Ultimately, it’s the restructuring and differing placements of certain scenes that makes the standalone video “its own thing.” And while some might wonder why Madonna would bother with a standalone version of the video at all, it’s apparent that she’s catering to two separate demographics: those who don’t have the attention span for a “film” that’s over ten minutes (*cough cough* Carpenter fans) and those who enjoy tracking the differences between one version and another (*cough cough* die-hard Madonna fans who have never seen so much Taylor Swift-level “Easter-egging” from the Queen of Pop).
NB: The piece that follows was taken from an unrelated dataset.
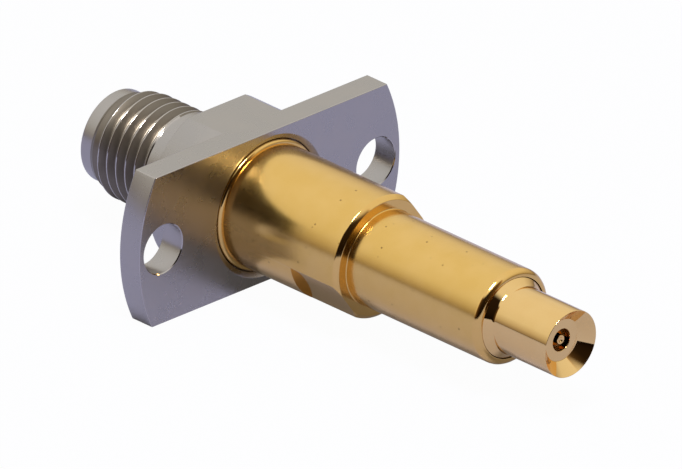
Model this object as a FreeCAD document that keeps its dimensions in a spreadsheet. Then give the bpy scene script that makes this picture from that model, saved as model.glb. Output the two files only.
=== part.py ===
"""Coaxial connector with a two-hole flange: a threaded jack at the back and a sprung
test nose at the front.

Frame: origin at the centre of the flange's front face, +X along the axis towards the nose,
+Y along the flange's long direction, +Z up. Millimetres. Every turned piece is a profile of
stations along X and radii, revolved about X.
"""
import FreeCAD, Part
import math
import os
import Sketcher

doc = FreeCAD.newDocument("CoaxialProbeConnector")

sizes = {
    # flange, hub and thread of the jack body
    "flange_diameter": 19.8,
    "flange_thickness": 1.55,
    "flats_width": 9.0,
    "hub_diameter": 10.0,
    "hub_length": 2.73,
    "shank_length": 1.99,
    "thread_diameter": 6.3,
    "thread_length": 4.86,
    "thread_chamfer": 0.35,
    "pilot_diameter": 5.35,
    "pilot_length": 0.87,
    "pilot_chamfer": 0.1,
    "hole_diameter": 2.9,
    "hole_wall": 0.35,
    # socket end of the jack
    "socket_diameter": 4.6,
    "socket_depth": 1.9,
    "socket_chamfer": 0.15,
    "dielectric_diameter": 4.1,
    "collar_diameter": 4.8,
    "collar_length": 0.8,
    # recess in the flange face round the barrel, and the threaded seat behind it
    "recess_diameter": 7.68,
    "recess_depth": 0.65,
    "recess_bevel_width": 0.31,
    "recess_bevel_depth": 0.18,
    "spigot_diameter": 6.8,
    "spigot_length": 1.75,
    # barrel, with a bevelled collar that nearly fills the recess
    "barrel_collar_diameter": 7.56,
    "barrel_collar_bevel": 0.25,
    "barrel_diameter": 7.15,
    "barrel_length": 8.77,
    "barrel_chamfer": 0.24,
    "neck_diameter": 5.57,
    "neck_length": 10.15,
    "mouth_diameter": 4.72,
    "mouth_rounding": 0.4,
    "barrel_bore": 5.0,
    "wrench_across": 6.52,
    "wrench_length": 3.58,
    "wrench_angle": 36.8,
    # sprung nose
    "nose_diameter": 3.9,
    "nose_reach": 4.44,
    "nose_back": 6.3,
    "nose_bore": 3.0,
    "nose_land": 1.4,
    "nose_relief": 0.15,
    "rim_width": 0.03,
    "funnel_depth": 0.7,
    "front_wall": 1.3,
    "front_hole": 1.3,
    "seat_gap": 0.05,
    "slide_clearance": 0.05,
    "stroke": 3.0,
    "stop_clearance": 0.2,
    # fixed outer conductor tube and its slotted front
    "tube_bore": 2.4,
    "tube_flange_length": 0.8,
    "tube_slot_length": 2.5,
    "tube_slot_width": 0.25,
    # centre conductor of the jack
    "pin_diameter": 1.27,
    "pin_bore": 0.94,
    "pin_bore_depth": 2.6,
    "pin_slot_length": 2.0,
    "pin_slot_width": 0.2,
    "pin_mouth": 0.1,
    # feed rod from the jack's pin to the nose
    "feed_diameter": 1.04,
    "stub_diameter": 0.6,
    "stub_length": 1.5,
    "feed_bore": 0.64,
    "feed_slot_length": 3.0,
    "feed_slot_width": 0.15,
    "feed_engagement": 3.9,
    "bead_length": 1.2,
    "bead_inset": 0.3,
    # centre contact of the nose
    "carrier_diameter": 0.9,
    "carrier_length": 4.4,
    "carrier_bore": 0.72,
    "carrier_lip": 0.2,
    "carrier_collar": 1.2,
    "carrier_collar_length": 0.25,
    "nose_insulator_length": 2.9,
    "tail_plug_length": 0.9,
    "tip_diameter": 0.55,
    "tip_head_length": 0.8,
    "tip_inset": 0.05,
    "tip_dimple": 0.32,
    "tip_edge": 0.04,
    # springs, their seat and the washer that the nose pushes on
    "seat_length": 4.4,
    "washer_thickness": 0.25,
    "washer_clearance": 0.1,
    "spring_wire": 0.5,
    "spring_diameter": 3.95,
    "spring_turns": 10,
    "contact_wire": 0.08,
    "contact_spring_diameter": 0.54,
    "contact_turns": 6,
    # radial play of a pressed or screwed fit, and axial play behind a lip
    "fit_play": 0.02,
}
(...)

And so, it would seem that doing it this way offers something for everyone. However, if this truly were a standalone video without the previous knowledge/framework of Confessions II: The Film, it would be a bit “what the fuck”/“meh” compared to Madonna’s previous boundary-pushing videos (including, but not limited to, “Justify My Love,’ “Fever,” “Bedtime Story” and the original version of “American Life”).
Nonetheless, maybe it is boundary-pushing to conclude with an entreaty (not seen in the Confessions II: The Film version) like, “Come to the club of love” (presented as a poster on the door Madonna walks out of so that she can ostensibly go back into the laser forest of “Good for the Soul”). For “love” is, as the world has repeatedly demonstrated, a very small and, evidently, exclusive club. Proving James Baldwin’s (a key figure in Madonna’s pantheon of heroes) assertion, “The world is held together, really it is held together, by the love and the passion of a very few people.” With “Bring Your Love,” in both its visual forms, Madonna and Sabrina would like to count themselves among those people.